_Problem_.
Retype, exactly as written, every line from the one containing "doc.recompute()" down to the one containing "cad_parts[node].hide_render = cad_parts[node].hide_viewport", including both, and nothing else.

## Start Collected material

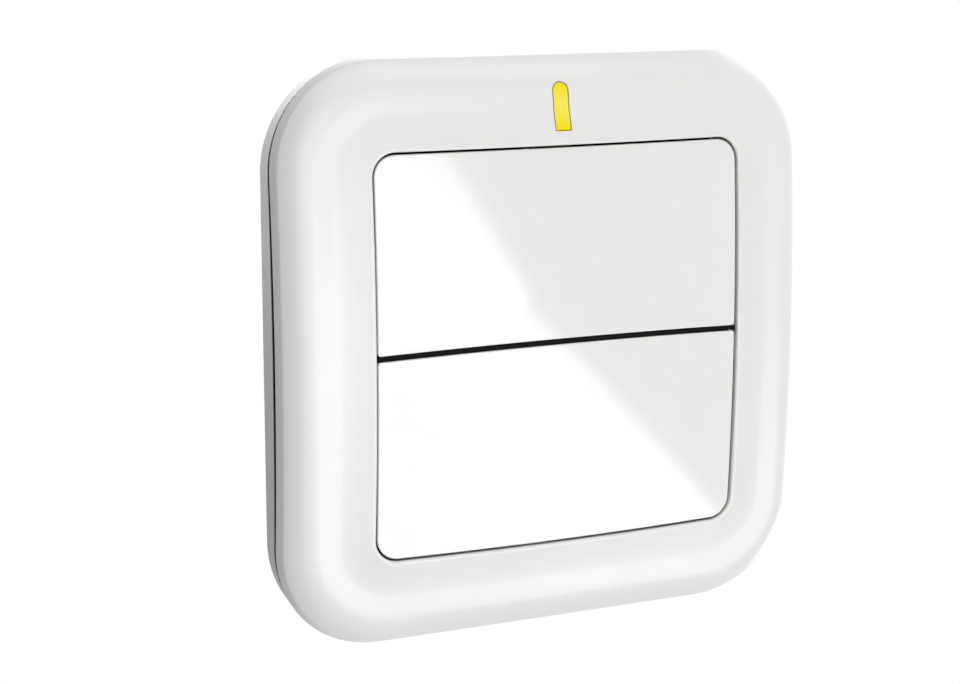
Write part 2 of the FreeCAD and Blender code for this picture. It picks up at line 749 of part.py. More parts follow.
def shoulder_curve(share):
    """Steep at the side of the frame and level at its margin."""
    return 1 - (1 - share) ** size["shoulder_power"]


def cove_curve(share):
    return share ** size["cove_power"]


def lip_point(angle):
    """Point on the small round of the lip, from its crest at 0 to the opening at a right angle."""
    return (size["half_opening"] + size["lip_round"] * (1 - math.sin(angle)),
            size["lip_depth"] - size["lip_round"] * (1 - math.cos(angle)))


shoulder_end = (size["shoulder_end"], size["margin_depth"])
cove_start = (size["cove_start"], size["margin_depth"])
section = run((size["shoulder_start"], size["front_edge"]), shoulder_end, shoulder_curve, 4)
section += run(cove_start, lip_point(0), cove_curve, 3)
section += [lip_point(math.pi / 4), lip_point(math.pi / 2)]
section += [(size["half_opening"], size["skirt_depth"]), (size["skirt_back"], size["skirt_depth"])]
wall = size["frame_wall"]
section += [(size["skirt_back"], size["lip_depth"] - wall), (size["cove_start"], size["under_depth"])]
inside_edge = (size["half_frame"] - wall, size["rear_edge"])
section += run(inside_edge, (size["shoulder_end"], size["under_depth"]), shoulder_curve, 2)[::-1]
section += [(size["half_frame"], size["rear_edge"])]

skin = []
for near, far in zip(section, section[1:] + section[:1]):
    skin += faces_between(near, far)
shell = Part.makeShell(skin)
shell.sewShape()
whole_frame = Part.Solid(shell)
if whole_frame.Volume < 0:
    whole_frame.reverse()


def slot_prism(grow):
    """The window of the status light: square foot, round head."""
    reach = size["lens_width"] / 2 + grow
    foot, top = size["lens_foot"] - grow, size["lens_head"] - size["lens_width"] / 2
    deep = -size["plate_floor"]
    points = [V(-reach, deep, top), V(-reach, deep, foot), V(reach, deep, foot), V(reach, deep, top)]
    lines = [Part.LineSegment(points[number], points[number + 1]).toShape() for number in range(3)]
    lines.append(Part.Arc(points[3], V(0, deep, top + reach), points[0]).toShape())
    return Part.Face(Part.Wire(lines)).extrude(V(0, -2 * size["key_depth"], 0))


def block(half_width, near, far, low, high, across=0):
    """Box between two depths and two heights."""
    return Part.makeBox(2 * half_width, far - near, high - low, V(across - half_width, -far, low))


def snap_hook(place, upright):
    """Hook of a side of the frame, drawn for the right-hand side at a height."""
    outside = size["spigot_inside"] - size["catch_reach"] - size["snap_clear"]
    back, nose = outside - size["snap_wall"], outside + size["snap_nose"]
    tip = size["catch_depth"] - size["snap_clear"]
    end = size["plate_floor"] + 3 * size["snap_clear"]
    behind = sag(outside if upright else place, size["frame_bow"])
    if upright:
        behind -= crown(outside, place)
    root = size["margin_depth"] - size["snap_bury"] * size["frame_wall"] - behind
    corners = [(back, end), (outside, end), (nose, tip - size["snap_lead"]), (nose, tip),
               (outside, tip), (outside, root), (back, root)]
    points = [V(x, -depth, place - size["snap_half_width"]) for x, depth in corners]
    profile = Part.Face(Part.makePolygon(points + points[:1]))
    return profile.extrude(V(0, 0, 2 * size["snap_half_width"]))


def part_feature(name, shape):
    made = doc.addObject("Part::Feature", name)
    made.Label = name
    made.Shape = shape
    made.Placement = FreeCAD.Placement()
    NODES.append(made)


hooks = []
for side in range(4):
    for place in (-size["snap_place"], size["snap_place"]):
        hook = snap_hook(place, side % 2 == 1)
        hook.rotate(V(0, 0, 0), V(0, 1, 0), 90 * side)
        hooks.append(hook)
part_feature("front_frame", whole_frame.fuse(hooks).cut(slot_prism(0)))

# Status window. A yellow light guide that fills the slot flush with the frame, is hollowed above
# the light source and is held from behind by a cross lug on a short stem.
guide = whole_frame.common(slot_prism(-size["lens_clear"]))
reach = size["lens_width"] / 2
guide = guide.cut(block(2 * reach, 0, size["board_front"] + size["led_thick"] + size["led_gap"],
                        size["lens_foot"] - reach, size["tongue_top"] + size["led_gap"]))
high = size["lens_head"] - size["lens_lug_drop"]
low = high - size["lens_lug_height"]
front = size["under_depth"] - sag(high, size["frame_bow"]) + crown(high, reach) - size["lens_lug_gap"]
back = front - size["lens_lug_thick"]
stem = block(size["lens_stem_share"] * reach, back, front + size["frame_wall"] / 2, low, high)
lug = block(reach + size["lens_lug_side"], back, front, low, high)
part_feature("indicator_lens", guide.fuse([stem, lug]))

# Circuit board with a tongue that carries the status light below its window.
circuit_board = body("circuit_board")
board = draw(circuit_board, "XZ_Plane", "board_depth")
polygon(board, [("-board_half_width", "-board_half_height"), ("board_half_width", "-board_half_height"),
                ("board_half_width", "board_half_height"), ("tongue_half_width", "board_half_height"),
                ("tongue_half_width", "tongue_top"), ("-tongue_half_width", "tongue_top"),
                ("-tongue_half_width", "board_half_height"), ("-board_half_width", "board_half_height")])
for sign in ("", "-"):
    for other in ("", "-"):
        circle(board, sign + "screw_across", other + "screw_up", "screw_radius + screw_hole_clear")
pad(circuit_board, board, "board_thick")


# Push switches: a moulded body with a well, a sprung plunger and a pressed metal cover.
def make_switch(name, up):
    corners = ("-switch_size / 2", up + " - switch_size / 2", "switch_size / 2", up + " + switch_size / 2")
    case = body(name + "_switch_body")
    outline = draw(case, "XZ_Plane", "board_front")
    box_outline(outline, *corners)
    pad(case, outline, "switch_body_thick")
    socket = draw(case, "XZ_Plane", "switch_front")
    circle(socket, "0", up, "plunger_radius + well_margin")
    cut(case, socket, "switch_body_thick - switch_floor")
    cover = body(name + "_switch_cover")
    plate = draw(cover, "XZ_Plane", "switch_front")
    box_outline(plate, *corners)
    circle(plate, "0", up, "plunger_radius + cover_hole_clear")
    pad(cover, plate, "switch_cover_thick")
    for hand in ("", "-"):
        tab = draw(cover, "XZ_Plane", "board_front + switch_floor")
        box_outline(tab, hand + "switch_size / 2", up + " - cover_tab",
                    hand + "(switch_size / 2 + switch_cover_thick)", up + " + cover_tab")
        pad(cover, tab, "switch_body_thick + switch_cover_thick - switch_floor")
    plunger = body(name + "_switch_plunger")
    for radius, length in (("plunger_radius + flange_margin", "flange_thick"),
                           ("plunger_radius", "plunger_front - plunger_back")):
        disc = draw(plunger, "XZ_Plane", "plunger_back")
        circle(disc, "0", up, radius)
        pad(plunger, disc, length)


make_switch("upper", "switch_height")
make_switch("lower", "-switch_height")


def make_block(name, across, up, width, height, thick):
    """A rectangular component that lies on the board."""
    made = body(name)
    outline = draw(made, "XZ_Plane", "board_front")
    box_outline(outline, "%s - %s / 2" % (across, width), "%s - %s / 2" % (up, height),
                "%s + %s / 2" % (across, width), "%s + %s / 2" % (up, height))
    pad(made, outline, thick)


make_block("status_led", "0", "led_height", "led_length", "led_width", "led_thick")
make_block("microcontroller", "controller_across", "controller_up", "controller_size", "controller_size",
           "chip_thick")
make_block("transmitter_chip", "radio_across", "radio_up", "radio_size", "radio_size", "chip_thick")
make_block("crystal", "radio_across", "radio_up - crystal_step", "crystal_length", "crystal_width",
           "crystal_thick")

# Chip resistors and capacitors, one group of equal small blocks around the two larger chips.
AROUND = {
    "controller": ((-6, -1), (-6, 1), (5.5, 1), (5.5, 3), (0, -4.5), (7.5, 6)),
    "radio": ((-5, -3), (-5, -1), (-5, 1), (4.5, -1), (4.5, 1)),
}
small = []
for chip, steps in AROUND.items():
    for across, up in steps:
        made = doc.addObject("Part::Box", "small_%s" % chip)
        bind(made, "Length", "small_length")
        bind(made, "Width", "small_thick")
        bind(made, "Height", "small_width")
        bind(made, "Placement.Base.x", "%s_across + %s - small_length / 2" % (chip, across))
        bind(made, "Placement.Base.y", "-(board_front + small_thick)")
        bind(made, "Placement.Base.z", "%s_up + %s - small_width / 2" % (chip, up))
        small.append(made)


def compound(name, links):
    made = doc.addObject("Part::Compound", name)
    made.Label = name
    made.Links = links
    NODES.append(made)


compound("chip_components", small)

# Coin cell: a can with a rounded rim and, towards the board, the smaller lid in its seal.
coin_cell = body("coin_cell")
cell = draw(coin_cell, "YZ_Plane")
polygon(cell, [("-cell_back", "0"), ("-cell_back", "cell_radius - cell_round"),
               ("-(cell_back + cell_round)", "cell_radius"), ("-(cell_front - cell_round)", "cell_radius"),
               ("-(cell_front - lid_step)", "cell_radius - cell_round"),
               ("-(cell_front - lid_step)", "cell_radius - lid_inset + lid_step"),
               ("-cell_front", "cell_radius - lid_inset"), ("-cell_front", "0")])
turned = coin_cell.newObject("PartDesign::Revolution", "cell_turned")
turned.Profile = cell
turned.ReferenceAxis = (cell, ["H_Axis"])
turned.Angle = 360

# Positive contact: a strip soldered to the rear of the board, bent down the side of the cell.
clip = body("battery_positive_clip")
strip = draw(clip, "XY_Plane", "-clip_half_width")
inside_bend, outside_bend = "(cell_radius + contact_lift)", "(cell_radius + contact_lift + contact_thick)"
foot, end = "-(board_depth - contact_thick)", inside_bend + " + clip_foot"
polygon(strip, [(inside_bend, "-board_depth"), (inside_bend, "-chassis_front"),
                (outside_bend, "-chassis_front"), (outside_bend, foot), (end, foot), (end, "-board_depth")])
pad(clip, strip, "2 * clip_half_width")

# Negative contact: a leaf spring on the rear of the board that presses on the lid of the cell.
leaf = body("battery_negative_contact")
strip = draw(leaf, "XY_Plane", "-clip_half_width")
touch = "-(cell_front + contact_lift)"
tip = "-(board_depth - leaf_tip_gap)"
polygon(strip, [("-leaf_anchor", "-board_depth"), ("-leaf_bend", "-board_depth"),
                ("leaf_bend", touch + " - contact_thick"), ("leaf_tip", tip),
                ("leaf_tip", tip + " + contact_thick"), ("leaf_bend", touch),
                ("-leaf_bend", "-board_depth + contact_thick"),
                ("-leaf_anchor", "-board_depth + contact_thick")])
pad(leaf, strip, "2 * clip_half_width")

# Helical aerial along the lower edge of the board: square wire in short straight pieces, with a
# foot at each end.
length = size["coil_pitch"] * size["coil_turns"]
steps = round(size["coil_turns"] * 8)
points = []
for number in range(steps + 1):
    angle = number * math.pi / 4
    points.append(V(size["coil_radius"] * math.cos(angle), size["coil_radius"] * math.sin(angle),
                    length * number / steps))
half = size["wire_radius"]
corners = [points[0] + V(x * half, 0, z * half) for x, z in ((-1, -1), (1, -1), (1, 1), (-1, 1), (-1, -1))]
coil = Part.makePolygon(points).makePipeShell([Part.makePolygon(corners)], True, False, 1)
sideways = FreeCAD.Rotation(V(0, 1, 0), V(0, 0, 1), V(1, 0, 0))
coil.Placement = FreeCAD.Placement(V(-length / 2, -size["coil_front"], size["coil_up"]), sideways)
foot_front = size["board_front"] + size["coil_foot_thick"]
foot_low, foot_high = (size["coil_up"] + side * size["coil_foot_width"] / 2 for side in (-1, 1))
feet = [block(size["coil_foot_length"] / 2, size["board_front"], foot_front, foot_low, foot_high, end)
        for end in (-length / 2, length / 2)]
part_feature("antenna_coil", coil.fuse(feet))

# Screws that hold the board on the bosses of the chassis.
turn_forward = FreeCAD.Rotation(V(1, 0, 0), 90)
screws = []
for number in range(4):
    across = ("" if number % 2 else "-") + "screw_across"
    up = ("" if number // 2 else "-") + "screw_up"
    pieces = []
    parts = (("head", "head_radius", "board_front", "head_thick"),
             ("shank", "screw_radius", "board_front - screw_length", "screw_length"))
    for name, radius, depth, length in parts:
        made = doc.addObject("Part::Cylinder", "screw_%s_%d" % (name, number))
        bind(made, "Radius", radius)
        bind(made, "Height", length)
        made.Placement = FreeCAD.Placement(V(), turn_forward)
        bind(made, "Placement.Base.x", across)
        bind(made, "Placement.Base.y", "-(%s)" % depth)
        bind(made, "Placement.Base.z", up)
        pieces.append(made)
    screw = doc.addObject("Part::Fuse", "screw_%d" % number)
    screw.Base, screw.Tool = pieces
    screws.append(screw)
compound("board_screws", screws)

doc.recompute()
os.makedirs("parts", exist_ok=True)
for item in doc.Objects:
    if "Invalid" in item.State or "Error" in item.State:
        raise ValueError("%s failed to build" % item.Label)
for node in NODES:
    shape = node.Shape
    if shape.isNull() or not shape.isValid():
        raise ValueError("%s has no valid shape" % node.Label)
    shape.exportStep("parts/%s.step" % node.Label)
    print(node.Label, len(shape.Solids), round(shape.Volume, 1), shape.BoundBox)
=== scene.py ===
import math

import bmesh
import bpy
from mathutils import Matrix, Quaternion, Vector


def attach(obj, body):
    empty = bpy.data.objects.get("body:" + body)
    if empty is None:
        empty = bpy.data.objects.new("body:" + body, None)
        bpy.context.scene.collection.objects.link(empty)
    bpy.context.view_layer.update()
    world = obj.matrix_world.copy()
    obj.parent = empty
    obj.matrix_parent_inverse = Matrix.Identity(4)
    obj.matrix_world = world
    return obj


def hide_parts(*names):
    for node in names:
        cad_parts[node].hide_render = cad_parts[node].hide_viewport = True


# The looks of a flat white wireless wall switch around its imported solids.
# Sizes are real millimetres; MM turns them to metres. X runs to the right of somebody facing the
# switch, Z runs up and the front faces -Y, so a depth is a distance from the wall along -Y.
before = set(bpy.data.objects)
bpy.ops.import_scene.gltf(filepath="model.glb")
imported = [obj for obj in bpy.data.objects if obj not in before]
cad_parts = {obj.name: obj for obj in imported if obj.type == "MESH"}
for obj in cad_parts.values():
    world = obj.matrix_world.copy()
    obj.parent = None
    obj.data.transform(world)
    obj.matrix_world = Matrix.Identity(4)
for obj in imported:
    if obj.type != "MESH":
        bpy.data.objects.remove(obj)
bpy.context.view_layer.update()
MM = 0.001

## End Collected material

_The result_.
doc.recompute()
os.makedirs("parts", exist_ok=True)
for item in doc.Objects:
    if "Invalid" in item.State or "Error" in item.State:
        raise ValueError("%s failed to build" % item.Label)
for node in NODES:
    shape = node.Shape
    if shape.isNull() or not shape.isValid():
        raise ValueError("%s has no valid shape" % node.Label)
    shape.exportStep("parts/%s.step" % node.Label)
    print(node.Label, len(shape.Solids), round(shape.Volume, 1), shape.BoundBox)
=== scene.py ===
import math

import bmesh
import bpy
from mathutils import Matrix, Quaternion, Vector


def attach(obj, body):
    empty = bpy.data.objects.get("body:" + body)
    if empty is None:
        empty = bpy.data.objects.new("body:" + body, None)
        bpy.context.scene.collection.objects.link(empty)
    bpy.context.view_layer.update()
    world = obj.matrix_world.copy()
    obj.parent = empty
    obj.matrix_parent_inverse = Matrix.Identity(4)
    obj.matrix_world = world
    return obj


def hide_parts(*names):
    for node in names:
        cad_parts[node].hide_render = cad_parts[node].hide_viewport = True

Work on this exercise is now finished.